* **Given problem**
Your task is to quote, unchanged, only the lines from the one with "make_bottom_panel()" through the one with "for node in", both ends included.

● ● ●

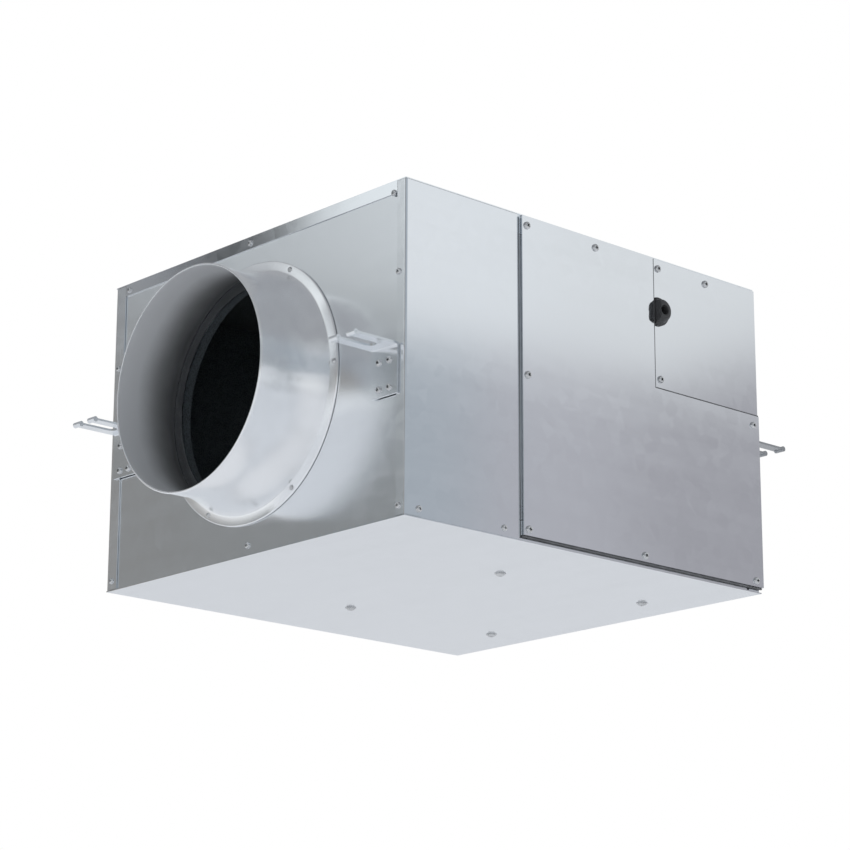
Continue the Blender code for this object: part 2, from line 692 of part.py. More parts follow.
def make_scroll():
    half = SCROLL_HALF - SCROLL_SHEET - GAP
    folded("scroll_wrap", scroll_path(), -half, half, "XZ", GALVANISED, sheet=SCROLL_SHEET, side=1)
    outline = scroll_path(SCROLL_SHEET + 1.8 * MM)
    for name, sign in (("scroll_side_front", -1), ("scroll_side_rear", 1)):
        faces = sorted((sign * SCROLL_HALF, sign * (SCROLL_HALF - SCROLL_SHEET)))
        plate = flat_solid(name, outline, *faces, "XZ", GALVANISED)
        cut(plate, inlet_holes)
    profile = [
        (INLET_HOLE + 12 * MM, 2.2 * MM),
        (INLET_HOLE + 12 * MM, GAP),
        (INLET_HOLE - 1 * MM, GAP),
        (INLET_THROAT + 1.5 * MM, -8 * MM),
        (INLET_THROAT + 1.5 * MM, -12 * MM),
        (INLET_THROAT, -12 * MM),
        (INLET_THROAT, -7 * MM),
        (INLET_THROAT + 2 * MM, -1 * MM),
        (INLET_THROAT + 6 * MM, 2.4 * MM),
        (INLET_THROAT + 10 * MM, 3 * MM),
    ]
    for name, axis, sign in (("inlet_ring_front", "-Y", -1), ("inlet_ring_rear", "+Y", 1)):
        turned(name, profile, (BLOWER_X, sign * SCROLL_HALF, BLOWER_Z), axis, PRESSED_STEEL, steps=40)


def blower_bolt_places():
    return [Vector((x, y, 0)) for x in BOLT_X for y in (-BOLT_Y, BOLT_Y)]


def make_blower_feet():
    for name, sign in (("blower_foot_front", -1), ("blower_foot_rear", 1)):
        path = [(sign * FOOT_Y, FOOT_RISE), (sign * FOOT_Y, WALL_LOW), (sign * 138 * MM, WALL_LOW)]
        foot = folded(name, path, *FOOT_X, "YZ", GALVANISED, sheet=FOOT_SHEET, side=sign)
        cut(foot, bolt_holes)
    for number, place in enumerate(blower_bolt_places(), 1):
        profile = [
            (0, BOLT_HEAD_HEIGHT + GAP),
            (BOLT_HEAD_RADIUS - 1.5 * MM, BOLT_HEAD_HEIGHT + GAP),
            (BOLT_HEAD_RADIUS, BOLT_HEAD_HEIGHT / 2 + GAP),
            (BOLT_HEAD_RADIUS, GAP),
            (BOLT_RADIUS, GAP),
            (BOLT_RADIUS, -12 * MM),
            (0, -12 * MM),
        ]
        turned(f"blower_bolt_{number}", profile, place, "-Z", PLATED_SCREW, steps=16, closed=False)


def blade_outline(angle, steps=2):
    """One forward-curved blade in X and Z, from the inner to the outer radius, leaning into the spin."""
    middle = []
    for i in range(steps + 1):
        share = i / steps
        radius = WHEEL_INNER + (WHEEL_RADIUS - 0.6 * MM - WHEEL_INNER) * share
        lean = angle - BLADE_HOLLOW * math.sin(share * math.pi) + BLADE_LEAN * share**2
        middle.append(Vector((BLOWER_X + radius * math.sin(lean), BLOWER_Z + radius * math.cos(lean))))
    outline = []
    for side in (1, -1):
        ends = range(steps + 1) if side > 0 else range(steps, -1, -1)
        for i in ends:
            run = middle[min(i + 1, steps)] - middle[max(i - 1, 0)]
            normal = Vector((-run.y, run.x)).normalized()
            outline.append(middle[i] + normal * side * BLADE_SHEET / 2)
    return outline


def make_impeller():
    centre = (BLOWER_X, 0, BLOWER_Z)
    disc = 1 * MM
    outer = WHEEL_RADIUS - 0.9 * MM
    wheel = ring("impeller_wheel", 17 * MM, outer, -disc, disc, centre, "+Y", PRESSED_STEEL, 48)
    bm = bmesh.new()
    for i in range(BLADES):
        outline = blade_outline(2 * math.pi * i / BLADES)
        verts = [bm.verts.new((p.x, -WHEEL_HALF + 0.5 * MM, p.y)) for p in outline]
        face = bm.faces.new(verts)
        raised = bmesh.ops.extrude_face_region(bm, geom=[face])["geom"]
        moved = [g for g in raised if isinstance(g, bmesh.types.BMVert)]
        bmesh.ops.translate(bm, vec=(0, 2 * WHEEL_HALF - 1 * MM, 0), verts=moved)
    bmesh.ops.recalc_face_normals(bm, faces=bm.faces)
    join(wheel, add("blades", mesh_from("blades", bm)))
    for side in (-1, 1):
        edge = sorted((side * WHEEL_HALF, side * (WHEEL_HALF - 2 * MM)))
        inner, outer = WHEEL_RADIUS - 9 * MM, WHEEL_RADIUS + 0.4 * MM
        join(wheel, ring(f"end_ring_{side}", inner, outer, *edge, centre, "+Y", steps=48))
    hub = [
        (24 * MM, disc + 3.3 * MM),
        (24 * MM, disc + GAP),
        (16.6 * MM, disc + GAP),
        (16.6 * MM, -14 * MM),
        (SHAFT_RADIUS + 0.3 * MM, -14 * MM),
        (SHAFT_RADIUS + 0.3 * MM, 14 * MM),
        (14 * MM, 14 * MM),
        (14 * MM, disc + 3.3 * MM),
    ]
    turned("impeller_hub", hub, centre, "+Y", BRIGHT_STEEL, steps=32)
    shaft = [(0, 16 * MM), (SHAFT_RADIUS, 16 * MM), (SHAFT_RADIUS, -160 * MM), (0, -160 * MM)]
    turned("motor_shaft", shaft, centre, "+Y", BRIGHT_STEEL, steps=24, closed=False)
    ring("motor_rotor", SHAFT_RADIUS + GAP, ROTOR_RADIUS, *CORE_Y, centre, "+Y", CORE_STEEL, 24)


def make_motor():
    centre = (BLOWER_X, 0, BLOWER_Z)
    ring("motor_housing", MOTOR_RADIUS - MOTOR_WALL, MOTOR_RADIUS, *MOTOR_Y, centre, "+Y", MOTOR_PAINT, 40)
    bore = MOTOR_RADIUS - MOTOR_WALL - GAP
    coils = [
        (bore, CORE_Y[1]),
        (bore, CORE_Y[0]),
        (bore - 4 * MM, CORE_Y[0] - 8 * MM),
        (32 * MM, CORE_Y[0] - 8 * MM),
        (ROTOR_RADIUS + 0.6 * MM, CORE_Y[0]),
        (ROTOR_RADIUS + 0.6 * MM, CORE_Y[1]),
        (32 * MM, CORE_Y[1] + 8 * MM),
        (bore - 4 * MM, CORE_Y[1] + 8 * MM),
    ]
    turned("motor_stator", coils, centre, "+Y", CORE_STEEL, steps=32)
    for end, axis, y in (("front", "-Y", MOTOR_Y[0]), ("rear", "+Y", MOTOR_Y[1])):
        seat = BEARING_RADIUS + GAP
        cap = [
            (MOTOR_RADIUS - 6 * MM, CAP_DEPTH),
            (MOTOR_RADIUS - 0.5 * MM, CAP_DEPTH - 4 * MM),
            (MOTOR_RADIUS - 0.5 * MM, GAP),
            (seat + 3 * MM, GAP),
            (seat + 3 * MM, -5 * MM),
            (seat, -5 * MM),
            (seat, 3.5 * MM),
            (SHAFT_RADIUS + 1 * MM, 3.5 * MM),
            (SHAFT_RADIUS + 1 * MM, CAP_DEPTH),
        ]
        turned(f"motor_cap_{end}", cap, (BLOWER_X, y, BLOWER_Z), axis, MOTOR_PAINT, steps=32)
        race = (3.2 * MM - BEARING_WIDTH, 3.2 * MM)
        place = (BLOWER_X, y, BLOWER_Z)
        ring(f"bearing_{end}", SHAFT_RADIUS + 0.3 * MM, BEARING_RADIUS, *race, place, axis, BRIGHT_STEEL, 24)


def make_motor_bracket():
    """A clamp band round the motor with three arms that stand on the scroll's front side."""
    centre = Vector((BLOWER_X, 0, BLOWER_Z))
    band_y = (BRACKET_Y - 9 * MM, BRACKET_Y + 9 * MM)
    inner = MOTOR_RADIUS + GAP
    bracket = ring("motor_bracket", inner, inner + ARM_SHEET, *band_y, centre, "+Y", GALVANISED, 40)
    foot = -SCROLL_HALF - GAP
    for number in range(3):
        path = [(inner + 1.2 * MM, BRACKET_Y), (ARM_RADIUS, BRACKET_Y), (ARM_RADIUS, foot), (ARM_FOOT, foot)]
        edges = (-ARM_WIDTH / 2, ARM_WIDTH / 2)
        arm = folded(f"bracket_arm_{number}", path, *edges, "XY", sheet=ARM_SHEET, side=-1)
        arm.location = centre
        arm.rotation_euler = (0, math.radians(120 * number - 90), 0)
        join(bracket, arm)


# Acoustic lining ---------------------------------------------------------------------------------


def make_linings():
    back = END_PLATE - SHEET - GAP
    inner_x = back - LINING
    stop = PARTITION_X - 1 * MM
    low, high = 23 * MM, WALL_HIGH - LINING - 0.3 * MM
    side = INNER_SIDE - SHEET - GAP
    front = 2 * MM - SCREW_END
    top = box("lining_top", (-back, front, WALL_HIGH - LINING), (stop, side, WALL_HIGH), BLACK_LINING)
    relief_low = (BOX_LOW.x - 10 * MM, front - LINING, HEIGHT - 2 * LINING)
    cut(top, box("lining_relief", relief_low, (END_FACE, BOX_HIGH.y + 2 * MM, HEIGHT)))
    box("lining_rear", (-inner_x + GAP, side - LINING, low), (stop, side, high), BLACK_LINING)
    box("lining_front", (-inner_x + GAP, -side, low), (-127 * MM, -side + LINING, high), BLACK_LINING)
    end = box("lining_intake", (-back, -side, low), (-inner_x, side, high), BLACK_LINING)
    hole = cylinders("lining_hole", [(-back, 0, AXIS_Z)], 126 * MM, 60 * MM, "X", segments=48)
    cut(end, hole)


access_holes = cylinders(
    "access_screw_holes", side_points(ACCESS_SCREWS, -SIDE_FACE), SCREW_HOLE_RADIUS, 14 * MM, "Y", segments=12
)
cover_holes = cylinders(
    "cover_screw_holes", side_points(COVER_SCREWS, -SIDE_FACE), SCREW_HOLE_RADIUS, 14 * MM, "Y", segments=12
)
inlet_holes = cylinders("inlet_holes", [(BLOWER_X, 0, BLOWER_Z)], INLET_HOLE, 400 * MM, "Y", segments=48)
bolt_holes = cylinders("bolt_holes", blower_bolt_places(), BOLT_RADIUS + 0.4 * MM, 30 * MM, "Z", segments=16)

make_bottom_panel()
make_top_panel()
make_side_panels()
make_end_panels()
make_partition()
make_collars()
make_hanger_brackets()
make_access_panel()
make_electrical_cover()
make_cable_bush()
make_screws("access_screw", ACCESS_SCREWS, ACCESS_FACE)
make_screws("cover_screw", COVER_SCREWS, COVER_FACE)
make_terminal_box()
make_electrics()
make_motor_lead()
make_scroll()
make_blower_feet()
make_impeller()
make_motor()
make_motor_bracket()
make_linings()
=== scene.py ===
"""Inline duct fan: finishes, fine pieces and a studio stage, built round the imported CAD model."""

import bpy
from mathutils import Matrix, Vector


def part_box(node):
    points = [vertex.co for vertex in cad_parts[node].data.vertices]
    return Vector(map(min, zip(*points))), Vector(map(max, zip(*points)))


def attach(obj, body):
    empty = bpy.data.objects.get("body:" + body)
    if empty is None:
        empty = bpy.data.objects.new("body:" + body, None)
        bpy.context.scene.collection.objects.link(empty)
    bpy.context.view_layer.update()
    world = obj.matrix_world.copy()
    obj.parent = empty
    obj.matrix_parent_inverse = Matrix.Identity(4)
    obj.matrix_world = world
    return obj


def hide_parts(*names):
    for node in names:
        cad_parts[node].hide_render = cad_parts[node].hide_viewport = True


bl_info = {
    "name": "Inline Duct Fan",
    "version": (1, 0, 0),
    "blender": (4, 5, 0),
    "location": "View3D > Sidebar > Duct Fan",
    "description": "Finishes a hung duct fan: casing, collars, brackets, blower, motor and lining",
    "category": "Object",
}

import math

import bmesh
import bpy
from bpy.props import FloatProperty, FloatVectorProperty, IntProperty, PointerProperty
from mathutils import Matrix, Vector

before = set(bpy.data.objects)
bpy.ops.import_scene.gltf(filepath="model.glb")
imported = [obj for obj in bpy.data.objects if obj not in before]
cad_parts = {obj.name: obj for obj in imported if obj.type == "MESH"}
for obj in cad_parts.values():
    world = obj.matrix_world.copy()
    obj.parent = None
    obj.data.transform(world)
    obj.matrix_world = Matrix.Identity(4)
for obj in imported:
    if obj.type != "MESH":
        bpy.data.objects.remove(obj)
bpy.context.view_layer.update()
MM = 0.001

CASE_LOW, CASE_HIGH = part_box("bottom_panel")[0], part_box("top_panel")[1]
COLLAR_LOW, COLLAR_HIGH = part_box("intake_collar")
DUCT_Z = (COLLAR_LOW.z + COLLAR_HIGH.z) / 2
WHEEL_LOW, WHEEL_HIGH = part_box("impeller_wheel")
WHEEL_CENTRE = (WHEEL_LOW + WHEEL_HIGH) / 2
PANEL_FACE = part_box("access_panel")[0].y
COVER_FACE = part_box("electrical_cover")[0].y
FRONT_FACE = CASE_LOW.y
END_FACE = CASE_HIGH.x

ENDS = (("intake", "-X", -1), ("discharge", "+X", 1))
SHARP_ANGLE = math.radians(32)

# Collars: radii, and the lengths of the barrel and of the painted shade on the inner wall
COLLAR_BARREL, COLLAR_FLARE, COLLAR_FLANGE = 124 * MM, 135 * MM, 145.9 * MM
COLLAR_WALL, COLLAR_FLANGE_SHEET = 1.4 * MM, 2.4 * MM
COLLAR_STRAIGHT = 34 * MM
DUCT_MOUTH, DUCT_LENGTH = 262 * MM, 95 * MM
RIVET_CIRCLE, RIVET_TURN = 140.5 * MM, math.radians(2)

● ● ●

* **Finished task**
make_bottom_panel()
make_top_panel()
make_side_panels()
make_end_panels()
make_partition()
make_collars()
make_hanger_brackets()
make_access_panel()
make_electrical_cover()
make_cable_bush()
make_screws("access_screw", ACCESS_SCREWS, ACCESS_FACE)
make_screws("cover_screw", COVER_SCREWS, COVER_FACE)
make_terminal_box()
make_electrics()
make_motor_lead()
make_scroll()
make_blower_feet()
make_impeller()
make_motor()
make_motor_bracket()
make_linings()
=== scene.py ===
"""Inline duct fan: finishes, fine pieces and a studio stage, built round the imported CAD model."""

import bpy
from mathutils import Matrix, Vector


def part_box(node):
    points = [vertex.co for vertex in cad_parts[node].data.vertices]
    return Vector(map(min, zip(*points))), Vector(map(max, zip(*points)))


def attach(obj, body):
    empty = bpy.data.objects.get("body:" + body)
    if empty is None:
        empty = bpy.data.objects.new("body:" + body, None)
        bpy.context.scene.collection.objects.link(empty)
    bpy.context.view_layer.update()
    world = obj.matrix_world.copy()
    obj.parent = empty
    obj.matrix_parent_inverse = Matrix.Identity(4)
    obj.matrix_world = world
    return obj


def hide_parts(*names):
    for node in names:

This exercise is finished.